The psychological protection of employees’ psychological safety is ensured when team members feel they can communicate openly and warmly with their team, including asking questions, seeking feedback, proposing new ideas, report issues, and requesting support in their work-life spheres without fearing any negative repercussions to their careers or themselves. By ensuring your leaders and managers can communicate to your people with emotional intelligence, your organization can provide a mentally healthy workplace environment to your people.
Building a culture of trust, civility & respect
Organizational culture refers to your organization’s set of values, beliefs, and expectations held in common by your team, and thus directs the behaviours, values, and attitudes exhibited by your team members.
The ideal is to establish a work environment based on civility and respect, where employees show esteem, dignity, care, and consideration in their interactions with colleagues, clients, and customers. The degree to which your organizational culture is upheld impacts the level of trust, honesty, and fairness your people will feel towards your organization. Trust is essential, as it is a predictor of organizational commitment, cooperative behaviour and loyalty, and overall employee well-being.
Your organization is grounded on your set of values and principles, and as such, it should be clearly communicated to your people from the onset at the onboarding stage and reinforced throughout the employee journey.
Investing in job fit, development & engagement
Setting your workforce up for success starts from recruitment. Psychological competencies and requirements are present in a work environment where there is a compatible fit between employees’ interpersonal competencies and the requirements of the position. In addition to possessing the required technical skills and knowledge needed to do the job, competencies also under consideration are the interpersonal skills and emotional intelligence. Your organization can achieve this by prioritizing transparency when hiring, such as evaluating for soft skills when hiring.
During the employee journey, it’s crucial for organizations to invest in the growth and development of their employees by providing encouragement and support in the development of their interpersonal, emotional, and job skills. Skill acquisition (in both technical skills and interpersonal skills) and career development directly enhance an employee’s well-being in caring for oneself and relating to others.
Employee engagement refers to feeling connected to one’s work and motivated to do the job well, because they can relate to, and are committed to, the mission of the company. Engagement encompasses physical engagement (with positive energy and drive exerted), emotional engagement (with a positive and passionate job outlook), and cognitive engagement (with increased focus and attention to their work).

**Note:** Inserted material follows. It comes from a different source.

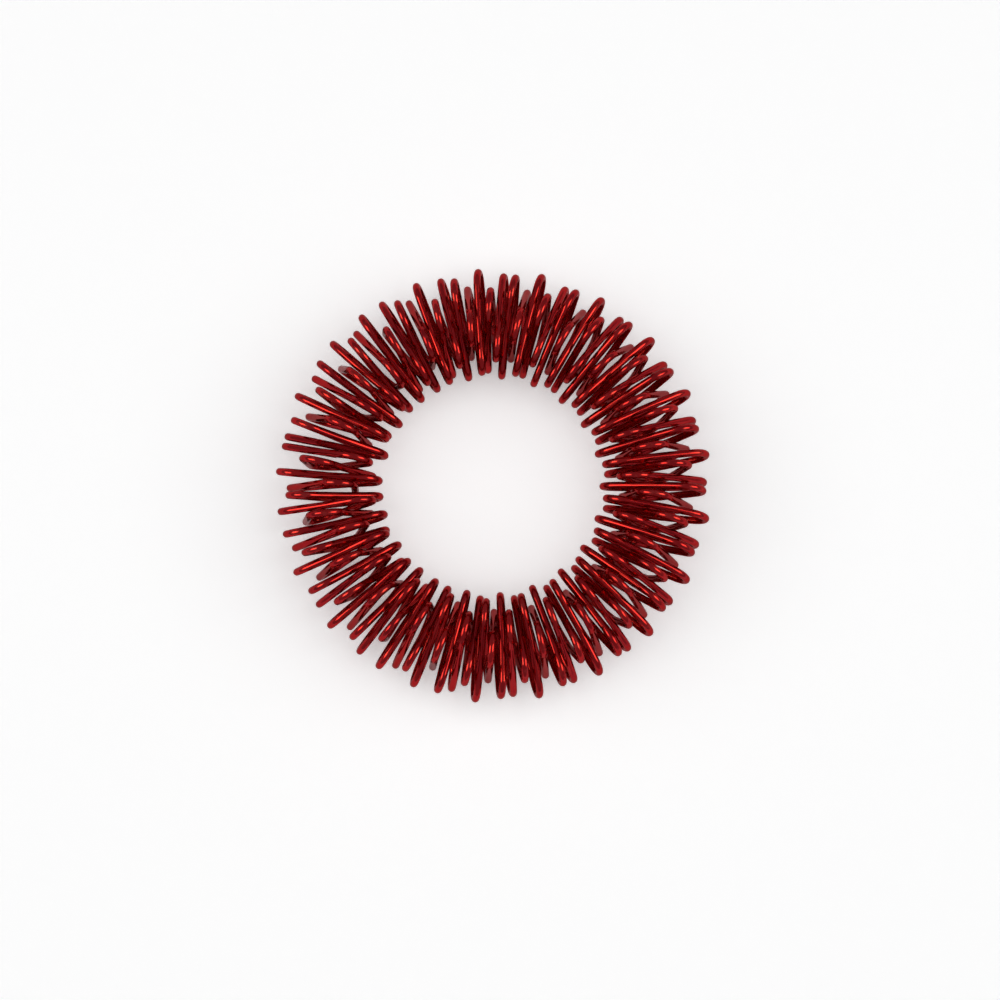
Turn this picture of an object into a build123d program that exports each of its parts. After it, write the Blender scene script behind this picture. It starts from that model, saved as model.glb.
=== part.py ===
from build123d import *
import os
from math import cos, pi, radians, sin, tan

# A spiky massage ring, the kind worn loose on a finger and rolled along it.
# It is one springy wire, wound into a long coil of pointed turns and bent round into a ring
# until its two ends meet. Each turn is a flattened loop, and each is turned on from the last,
# so that seen along the coil the turns make a twelve-pointed star with an open middle. The coil
# is cut into sectors of five turns, which move apart as the ring is stretched.
#
# The frame: +Z is the ring's own axis, the origin is the middle of the ring's lower side,
# and +X points away from the place where the two ends of the coil meet.
# Angles round the ring run anticlockwise from +X. Angles round the coil's section run from
# straight outwards (0) over the top (90) to straight inwards (180).

# Driving dimensions, in millimetres and degrees.
WIRE_DIAMETER = 0.54
RING_RADIUS = 11.9          # the circle on which the coil's sections are centred
BEND_RADIUS = 1.21          # of the wire's centre line at each pointed bend
BEND_CENTRE_RADIUS = 2.62   # from the section's centre to the centre of each bend
BEND_TURN = 150             # how far round the section one bend lies from the last
SIDE_BOW = 1.8              # how strongly the long sides between two bends follow the ring
BENDS_PER_SECTOR = 12       # five turns, after which the star comes round again
SECTORS = 21                # lengths of coil that move against each other
CLOSURE_ANGLE = 171.75      # where the two ends of the coil meet
FIRST_BEND_TURN = 280       # place of the first bend round its section

# The star turns slowly as the coil goes round: the wire did not spring back evenly.
DRIFT_PER_DEGREE = 0.25
DRIFT_SWING = 14.3
DRIFT_SWING_START = 187

# Where the ends of the coil meet, the head starts before the closure and the tail stops short
# of it, and the last turns of both lean away from each other.
HEAD_EXTRA_BENDS = 2
TAIL_MISSING_BENDS = 4
HEAD_LEAN = 0.9
HEAD_LEAN_BENDS = 6
TAIL_LEAN_PER_BEND = 0.2
TAIL_LEAN_BENDS = 3

# What follows from them.
BENDS = BENDS_PER_SECTOR * SECTORS
BEND_PITCH = 360 / BENDS
POINT_HALF_ANGLE = (180 - BEND_TURN) / 2
CORNER_RADIUS = BEND_CENTRE_RADIUS + BEND_RADIUS / sin(radians(POINT_HALF_ANGLE))
COIL_REACH = BEND_CENTRE_RADIUS + BEND_RADIUS + WIRE_DIAMETER / 2
HEAD_START = -HEAD_EXTRA_BENDS
TAIL_END = BENDS - TAIL_MISSING_BENDS


def drift(ring_angle):
    """How far the star has turned at this place round the ring, against its place at the closure."""
    swing = sin(radians(ring_angle - DRIFT_SWING_START))
    swing_at_closure = sin(radians(CLOSURE_ANGLE - DRIFT_SWING_START))
    return DRIFT_PER_DEGREE * (ring_angle - CLOSURE_ANGLE) + DRIFT_SWING * (swing - swing_at_closure)


def end_lean(bend):
    """How far a bend near an end of the coil leans round the ring, clear of the other end."""
    head_share = (HEAD_START + HEAD_LEAN_BENDS - bend) / HEAD_LEAN_BENDS
    head = HEAD_LEAN * min(1, max(0, head_share))
    tail = TAIL_LEAN_PER_BEND * max(0, bend - TAIL_END + TAIL_LEAN_BENDS + 1)
    return tail - head


def corner(bend):
    """The sharp corner that one bend of the wire rounds off, counted from the closure."""
    ring_angle = CLOSURE_ANGLE + (bend + 0.5) * BEND_PITCH
    section_angle = FIRST_BEND_TURN + bend * BEND_TURN + drift(ring_angle)
    out = RING_RADIUS + CORNER_RADIUS * cos(radians(section_angle))
    up = COIL_REACH + CORNER_RADIUS * sin(radians(section_angle))
    turn = radians(ring_angle + end_lean(bend))
    return Vector(out * cos(turn), out * sin(turn), up)


def side_middle(bend):
    """The middle of the side after a bend, a little off the straight line between its corners."""
    start = corner(bend)
    end = corner(bend + 1)
    middle = (start + end) * 0.5
    outwards = Vector(middle.X, middle.Y, 0).normalized()
    along_ring = Vector(-outwards.Y, outwards.X, 0)
    rise = Vector(end.X, end.Y, 0).length - Vector(start.X, start.Y, 0).length
    return middle - along_ring * (SIDE_BOW * rise * radians(BEND_PITCH) / 4)


def bend_points(bend):
    """Start, top and end of the round bend at a corner, and the wire's direction before and after."""
    point = corner(bend)
    back = (side_middle(bend - 1) - point).normalized()
    onwards = (side_middle(bend) - point).normalized()
    half_angle = radians(back.get_angle(onwards)) / 2
    start = point + back * (BEND_RADIUS / tan(half_angle))
    end = point + onwards * (BEND_RADIUS / tan(half_angle))
    centre = point + (back + onwards).normalized() * (BEND_RADIUS / sin(half_angle))
    top = centre + (point - centre).normalized() * BEND_RADIUS
    return start, top, end, back * -1, onwards


def side_points(bend):
    """The control points of the gently curved side from one bend to the next."""
    start = bend_points(bend)[2]
    leaving = bend_points(bend)[4]
    end = bend_points(bend + 1)[0]
    arriving = bend_points(bend + 1)[3]
    third = (end - start).length / 3
    return start, start + leaving * third, end - arriving * third, end


def between(a, b):
    """The point half way between two points."""
    return (a + b) * 0.5


def first_half(bend):
    """The side after a bend as far as its middle."""
    a, b, c, d = side_points(bend)
    ab, bc, cd = between(a, b), between(b, c), between(c, d)
    return Bezier(a, ab, between(ab, bc), between(between(ab, bc), between(bc, cd)))


def second_half(bend):
    """The side after a bend from its middle on."""
    a, b, c, d = side_points(bend)
    ab, bc, cd = between(a, b), between(b, c), between(c, d)
    return Bezier(between(between(ab, bc), between(bc, cd)), between(bc, cd), cd, d)


def sector_bends(index):
    """The first and last bend of one sector."""
    first = index * BENDS_PER_SECTOR
    last = first + BENDS_PER_SECTOR - 1
    if index == 0:
        first = HEAD_START
    if index == SECTORS - 1:
        last = TAIL_END - 1
    return first, last


def sector_path(index):
    """The centre line of one sector, from the middle of a side to the middle of another."""
    first, last = sector_bends(index)
    edges = [second_half(first - 1)]
    for bend in range(first, last + 1):
        start, top, end, arriving, leaving = bend_points(bend)
        edges.append(ThreePointArc(start, top, end))
        if bend < last:
            edges.append(Bezier(*side_points(bend)))
    edges.append(first_half(last))
    return Wire([edge.edge() for edge in edges])


def sector(index):
    """One sector of the coil, in round wire, and the length of its centre line."""
    path = sector_path(index)
    profile = Plane(origin=path @ 0, z_dir=path % 0) * Circle(WIRE_DIAMETER / 2)
    wire = sweep(profile, path=path)
    wire.label = f"coil_{index + 1:02d}"
    return wire, path.length


def main():
    os.makedirs("parts", exist_ok=True)
    section_area = pi * WIRE_DIAMETER ** 2 / 4
    wire_length = 0
    for index in range(SECTORS):
        wire, length = sector(index)
        wire_length = wire_length + length
        print(wire.label, "volume over section times length:", round(wire.volume / (section_area * length), 5))
        export_step(wire, f"parts/{wire.label}.step")
    print("wire length, mm:", round(wire_length, 1))


main()
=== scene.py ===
# A spiky massage ring: one springy wire, lacquered clear red, wound into a coil of pointed turns
# and bent round into a ring. The visible wire replaces the plain CAD sectors of the coil. It is
# drawn as one unbroken wire, in pieces that run from the middle of one sector to the middle of
# the next.
from math import cos, pi, radians, sin, tan

import bpy
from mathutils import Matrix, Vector


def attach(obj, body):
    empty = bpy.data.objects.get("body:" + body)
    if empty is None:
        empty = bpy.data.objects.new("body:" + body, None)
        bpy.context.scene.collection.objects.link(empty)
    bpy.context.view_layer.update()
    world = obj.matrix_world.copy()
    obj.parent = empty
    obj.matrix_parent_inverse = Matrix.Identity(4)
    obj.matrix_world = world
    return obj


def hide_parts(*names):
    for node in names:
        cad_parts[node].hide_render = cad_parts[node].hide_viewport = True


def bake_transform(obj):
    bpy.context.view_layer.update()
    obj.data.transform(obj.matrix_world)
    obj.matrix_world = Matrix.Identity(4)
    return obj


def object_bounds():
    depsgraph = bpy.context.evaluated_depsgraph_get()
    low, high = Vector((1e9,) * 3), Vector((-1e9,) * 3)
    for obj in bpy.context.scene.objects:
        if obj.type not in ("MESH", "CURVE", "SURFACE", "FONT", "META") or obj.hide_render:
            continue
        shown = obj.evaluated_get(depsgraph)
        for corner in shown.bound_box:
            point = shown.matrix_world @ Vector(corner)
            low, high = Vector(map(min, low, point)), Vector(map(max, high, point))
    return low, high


# The coil's own dimensions, as in the CAD model, in metres and degrees.
WIRE_RADIUS = 0.00027
RING_RADIUS = 0.0119
BEND_RADIUS = 0.00121
BEND_CENTRE_RADIUS = 0.00262
BEND_TURN = 150
SIDE_BOW = 1.8
BENDS_PER_SECTOR = 12
SECTORS = 21
CLOSURE_ANGLE = 171.75
FIRST_BEND_TURN = 280
DRIFT_PER_DEGREE = 0.25
DRIFT_SWING = 14.3
DRIFT_SWING_START = 187
HEAD_EXTRA_BENDS = 2
TAIL_MISSING_BENDS = 4
HEAD_LEAN = 0.9
HEAD_LEAN_BENDS = 6
TAIL_LEAN_PER_BEND = 0.2
TAIL_LEAN_BENDS = 3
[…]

In addition to conducting regular employee surveys and pulse checks to gather feedback, there are a number of engagement initiatives your company can partake in to improve engagement, including:
- Recognition and reward: Your organization can show your appreciation to and value towards your employees by prioritizing the timely delivery and sharing of feedback and acknowledgement. Ideas include hosting employee or team celebrations, giving gifts of recognition for tenure milestones, and bestowing awards to team members for demonstrating organizational values.
- Workload management: Your organization can support your people in accomplishing their tasks and responsibilities by helping to ensure that they can get the work done within the time available and the resources provided. Through your company’s performance management initiative, conduct regular touch points to check in on employee progress and listen to concerns in regards to their volume of work projects.

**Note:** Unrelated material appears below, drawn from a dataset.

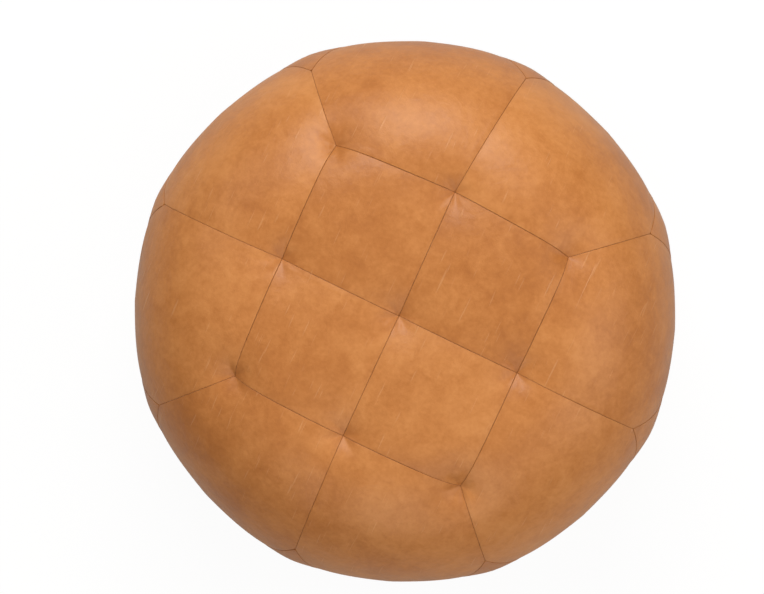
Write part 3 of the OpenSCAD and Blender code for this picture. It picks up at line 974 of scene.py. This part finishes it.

- Work/life balance: Your organization can honour your people’s need for balance between the conflicting demands of their work and personal lives by providing flexible work arrangements, including flextime and work from home options, and flexible hours, to enable your people to handle their multiple roles and responsibilities with more ease and support.
Leading your people by example & involvement
Leadership has a responsibility to their people by leading by example. Responsible and effective leadership looks like having clear leadership and expectations demonstrated and communicated. Employees should feel supported by knowing what they need to do, how their work contributes to the organization’s mission, and whether there are upcoming changes. Your organization can establish regular communications in the form of weekly updates and all team meetings to keep your people up-to-date on news and changes.
Allowing your people to have opportunities for involvement and influence in shaping their work culture can give your people a voice to influence how important decisions are made within your company. Your organization can establish performance management programs for ensuring your people have a forum and an opportunity to check in on their current and future growth within their role, their team, and their time at your organization.
Over to you
Providing a positive and supportive psychosocial organizational culture enhances employee wellness at work. Your team members will benefit from having greater job attachment, job commitment, job satisfaction, job involvement, job performance, and above all, a greater desire to remain with the organization, which are all necessary factors for psychosocially cared for people.